• _TASK TO CARRY OUT_: Wherever a line in the data below holds "before", copy that line.

• _RAW DATA_:
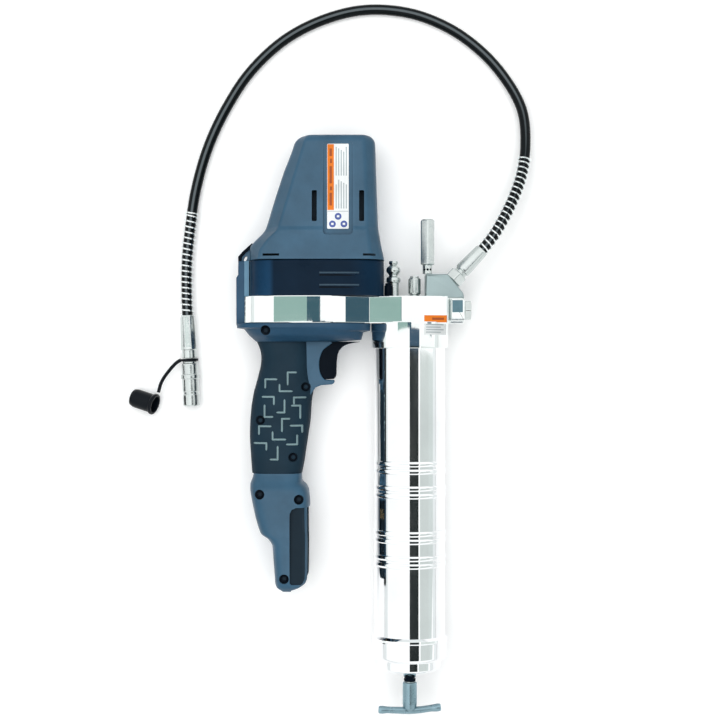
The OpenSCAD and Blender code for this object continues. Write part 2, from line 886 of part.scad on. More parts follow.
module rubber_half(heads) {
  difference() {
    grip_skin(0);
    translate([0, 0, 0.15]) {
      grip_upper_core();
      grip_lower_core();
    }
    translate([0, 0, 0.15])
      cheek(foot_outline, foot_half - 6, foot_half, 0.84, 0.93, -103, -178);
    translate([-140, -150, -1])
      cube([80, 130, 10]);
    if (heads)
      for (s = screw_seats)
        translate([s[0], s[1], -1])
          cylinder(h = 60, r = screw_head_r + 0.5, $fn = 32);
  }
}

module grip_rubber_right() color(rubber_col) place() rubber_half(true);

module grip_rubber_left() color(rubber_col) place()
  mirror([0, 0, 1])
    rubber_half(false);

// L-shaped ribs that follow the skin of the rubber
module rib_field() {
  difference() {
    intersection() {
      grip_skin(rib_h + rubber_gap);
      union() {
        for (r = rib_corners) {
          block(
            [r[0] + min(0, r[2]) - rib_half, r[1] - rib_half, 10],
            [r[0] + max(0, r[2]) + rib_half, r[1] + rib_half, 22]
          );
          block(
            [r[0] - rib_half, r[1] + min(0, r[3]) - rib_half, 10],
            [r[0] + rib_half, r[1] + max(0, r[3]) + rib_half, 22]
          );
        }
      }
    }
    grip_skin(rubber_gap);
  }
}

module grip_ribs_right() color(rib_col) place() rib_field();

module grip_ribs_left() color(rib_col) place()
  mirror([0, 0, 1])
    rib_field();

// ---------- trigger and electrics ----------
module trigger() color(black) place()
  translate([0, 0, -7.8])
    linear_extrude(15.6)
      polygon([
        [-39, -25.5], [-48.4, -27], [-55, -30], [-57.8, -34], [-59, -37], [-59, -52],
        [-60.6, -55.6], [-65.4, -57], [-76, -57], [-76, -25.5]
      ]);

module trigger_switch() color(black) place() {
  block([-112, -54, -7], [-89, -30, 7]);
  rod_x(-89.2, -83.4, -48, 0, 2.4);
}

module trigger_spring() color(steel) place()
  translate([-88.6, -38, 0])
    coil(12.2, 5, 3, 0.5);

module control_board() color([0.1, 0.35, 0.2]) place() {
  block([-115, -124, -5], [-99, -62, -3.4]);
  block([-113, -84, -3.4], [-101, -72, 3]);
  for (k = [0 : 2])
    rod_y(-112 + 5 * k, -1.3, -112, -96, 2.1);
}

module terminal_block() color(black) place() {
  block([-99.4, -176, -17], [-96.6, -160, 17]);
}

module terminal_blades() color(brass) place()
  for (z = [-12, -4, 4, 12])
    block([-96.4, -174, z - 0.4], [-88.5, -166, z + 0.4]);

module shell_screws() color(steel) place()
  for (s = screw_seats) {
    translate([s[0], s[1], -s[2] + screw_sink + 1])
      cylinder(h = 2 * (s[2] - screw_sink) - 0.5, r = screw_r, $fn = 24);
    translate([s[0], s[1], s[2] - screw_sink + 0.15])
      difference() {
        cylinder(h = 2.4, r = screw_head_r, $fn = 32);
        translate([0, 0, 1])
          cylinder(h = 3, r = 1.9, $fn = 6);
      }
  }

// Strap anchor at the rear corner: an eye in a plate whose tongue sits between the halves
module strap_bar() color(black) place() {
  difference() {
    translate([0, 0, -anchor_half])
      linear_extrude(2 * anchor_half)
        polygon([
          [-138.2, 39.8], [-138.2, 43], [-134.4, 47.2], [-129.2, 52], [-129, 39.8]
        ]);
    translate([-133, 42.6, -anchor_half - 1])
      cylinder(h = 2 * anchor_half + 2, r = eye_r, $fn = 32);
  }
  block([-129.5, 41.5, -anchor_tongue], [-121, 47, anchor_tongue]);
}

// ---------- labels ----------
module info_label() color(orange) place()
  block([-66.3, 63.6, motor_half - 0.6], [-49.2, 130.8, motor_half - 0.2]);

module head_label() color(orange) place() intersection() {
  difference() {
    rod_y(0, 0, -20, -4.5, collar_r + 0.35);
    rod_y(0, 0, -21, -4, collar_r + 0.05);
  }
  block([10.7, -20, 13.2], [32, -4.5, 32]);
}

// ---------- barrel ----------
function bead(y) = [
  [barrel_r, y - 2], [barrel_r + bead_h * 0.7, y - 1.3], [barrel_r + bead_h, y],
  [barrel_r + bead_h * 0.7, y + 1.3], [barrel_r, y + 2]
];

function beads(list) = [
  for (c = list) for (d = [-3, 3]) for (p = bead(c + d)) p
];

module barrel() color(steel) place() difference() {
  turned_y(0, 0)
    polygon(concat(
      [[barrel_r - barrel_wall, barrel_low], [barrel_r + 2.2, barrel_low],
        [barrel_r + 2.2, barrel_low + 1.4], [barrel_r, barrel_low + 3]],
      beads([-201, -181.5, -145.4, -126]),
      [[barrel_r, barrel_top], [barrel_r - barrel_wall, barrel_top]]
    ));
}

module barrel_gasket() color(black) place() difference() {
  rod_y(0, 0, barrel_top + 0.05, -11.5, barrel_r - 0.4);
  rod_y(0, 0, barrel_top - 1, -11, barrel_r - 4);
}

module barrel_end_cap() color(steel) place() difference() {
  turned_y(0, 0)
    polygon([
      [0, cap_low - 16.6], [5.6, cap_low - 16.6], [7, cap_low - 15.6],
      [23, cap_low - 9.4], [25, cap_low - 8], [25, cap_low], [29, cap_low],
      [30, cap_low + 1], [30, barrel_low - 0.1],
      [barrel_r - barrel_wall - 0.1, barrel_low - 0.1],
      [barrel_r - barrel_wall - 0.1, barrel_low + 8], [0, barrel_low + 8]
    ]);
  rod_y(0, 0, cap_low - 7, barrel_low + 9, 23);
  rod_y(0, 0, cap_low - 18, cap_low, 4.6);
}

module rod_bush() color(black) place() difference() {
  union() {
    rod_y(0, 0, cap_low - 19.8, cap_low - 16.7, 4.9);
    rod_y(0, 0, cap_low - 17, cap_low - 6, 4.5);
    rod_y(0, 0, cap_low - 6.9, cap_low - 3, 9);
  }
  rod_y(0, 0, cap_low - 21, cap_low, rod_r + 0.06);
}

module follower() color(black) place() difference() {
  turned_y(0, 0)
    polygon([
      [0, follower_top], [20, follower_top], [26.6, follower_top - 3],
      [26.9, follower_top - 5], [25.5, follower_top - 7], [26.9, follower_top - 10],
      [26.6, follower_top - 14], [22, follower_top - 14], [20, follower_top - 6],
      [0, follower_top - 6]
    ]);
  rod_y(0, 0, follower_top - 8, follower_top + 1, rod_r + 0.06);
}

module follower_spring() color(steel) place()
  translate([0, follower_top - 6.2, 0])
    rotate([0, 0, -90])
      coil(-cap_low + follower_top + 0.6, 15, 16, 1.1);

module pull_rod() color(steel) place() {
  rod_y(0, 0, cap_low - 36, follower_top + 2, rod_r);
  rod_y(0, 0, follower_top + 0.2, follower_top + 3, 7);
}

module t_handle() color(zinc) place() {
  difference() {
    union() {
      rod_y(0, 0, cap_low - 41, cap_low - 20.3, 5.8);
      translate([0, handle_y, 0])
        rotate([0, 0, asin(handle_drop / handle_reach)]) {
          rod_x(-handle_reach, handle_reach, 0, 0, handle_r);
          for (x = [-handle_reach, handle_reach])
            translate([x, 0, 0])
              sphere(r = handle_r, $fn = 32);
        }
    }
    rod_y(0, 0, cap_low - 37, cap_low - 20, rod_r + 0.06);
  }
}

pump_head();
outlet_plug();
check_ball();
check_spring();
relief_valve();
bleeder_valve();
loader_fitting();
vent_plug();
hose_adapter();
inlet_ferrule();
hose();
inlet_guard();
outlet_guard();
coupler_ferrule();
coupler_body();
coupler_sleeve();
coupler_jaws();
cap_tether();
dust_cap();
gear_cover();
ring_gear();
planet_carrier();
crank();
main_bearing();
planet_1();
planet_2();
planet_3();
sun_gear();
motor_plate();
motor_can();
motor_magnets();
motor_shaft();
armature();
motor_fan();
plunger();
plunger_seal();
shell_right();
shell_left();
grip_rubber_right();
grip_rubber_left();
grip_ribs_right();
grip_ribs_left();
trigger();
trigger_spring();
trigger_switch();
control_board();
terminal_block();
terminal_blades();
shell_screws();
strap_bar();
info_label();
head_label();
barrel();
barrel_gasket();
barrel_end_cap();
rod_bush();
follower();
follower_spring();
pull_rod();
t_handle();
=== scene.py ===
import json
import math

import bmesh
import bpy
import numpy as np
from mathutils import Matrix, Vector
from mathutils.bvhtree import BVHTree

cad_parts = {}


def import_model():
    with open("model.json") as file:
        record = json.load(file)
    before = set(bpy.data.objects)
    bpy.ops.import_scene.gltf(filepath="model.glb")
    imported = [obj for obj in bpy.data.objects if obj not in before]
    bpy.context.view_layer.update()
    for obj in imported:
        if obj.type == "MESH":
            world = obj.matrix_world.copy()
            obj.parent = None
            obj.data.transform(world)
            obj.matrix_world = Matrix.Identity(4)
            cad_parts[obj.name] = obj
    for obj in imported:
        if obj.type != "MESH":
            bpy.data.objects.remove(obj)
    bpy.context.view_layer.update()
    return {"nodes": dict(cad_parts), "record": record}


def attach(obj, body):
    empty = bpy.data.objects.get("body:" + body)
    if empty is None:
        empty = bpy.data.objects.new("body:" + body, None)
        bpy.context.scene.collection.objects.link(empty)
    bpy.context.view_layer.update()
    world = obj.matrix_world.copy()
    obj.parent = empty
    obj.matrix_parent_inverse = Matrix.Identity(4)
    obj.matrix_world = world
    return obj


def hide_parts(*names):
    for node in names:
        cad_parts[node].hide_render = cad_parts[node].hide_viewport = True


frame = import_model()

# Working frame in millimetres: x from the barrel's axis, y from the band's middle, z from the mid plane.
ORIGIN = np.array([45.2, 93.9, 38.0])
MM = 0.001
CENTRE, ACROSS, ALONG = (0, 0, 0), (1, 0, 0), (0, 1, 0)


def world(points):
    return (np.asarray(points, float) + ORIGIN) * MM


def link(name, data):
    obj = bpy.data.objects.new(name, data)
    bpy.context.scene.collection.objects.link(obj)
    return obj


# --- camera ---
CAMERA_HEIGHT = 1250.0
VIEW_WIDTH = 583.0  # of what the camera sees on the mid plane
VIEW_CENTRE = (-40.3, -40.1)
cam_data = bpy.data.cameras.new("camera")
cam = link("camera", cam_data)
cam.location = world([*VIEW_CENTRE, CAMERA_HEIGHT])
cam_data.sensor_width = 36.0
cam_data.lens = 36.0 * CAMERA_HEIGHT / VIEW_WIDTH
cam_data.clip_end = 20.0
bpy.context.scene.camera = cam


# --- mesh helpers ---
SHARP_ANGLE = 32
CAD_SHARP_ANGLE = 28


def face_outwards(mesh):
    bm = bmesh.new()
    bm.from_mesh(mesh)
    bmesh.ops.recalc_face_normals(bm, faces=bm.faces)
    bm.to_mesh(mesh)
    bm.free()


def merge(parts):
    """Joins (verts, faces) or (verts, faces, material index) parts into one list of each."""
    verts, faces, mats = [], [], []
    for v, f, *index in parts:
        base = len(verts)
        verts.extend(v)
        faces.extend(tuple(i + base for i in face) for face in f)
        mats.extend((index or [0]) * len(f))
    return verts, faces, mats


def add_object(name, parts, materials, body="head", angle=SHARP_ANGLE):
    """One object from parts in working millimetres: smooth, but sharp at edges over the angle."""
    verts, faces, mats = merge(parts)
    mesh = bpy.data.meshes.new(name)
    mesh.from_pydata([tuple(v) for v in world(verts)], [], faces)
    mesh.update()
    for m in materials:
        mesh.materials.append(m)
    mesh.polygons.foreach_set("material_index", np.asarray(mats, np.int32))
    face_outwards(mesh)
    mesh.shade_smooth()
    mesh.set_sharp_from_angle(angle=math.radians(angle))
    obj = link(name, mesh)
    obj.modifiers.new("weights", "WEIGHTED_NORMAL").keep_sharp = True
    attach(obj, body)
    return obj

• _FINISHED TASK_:
    before = set(bpy.data.objects)
    imported = [obj for obj in bpy.data.objects if obj not in before]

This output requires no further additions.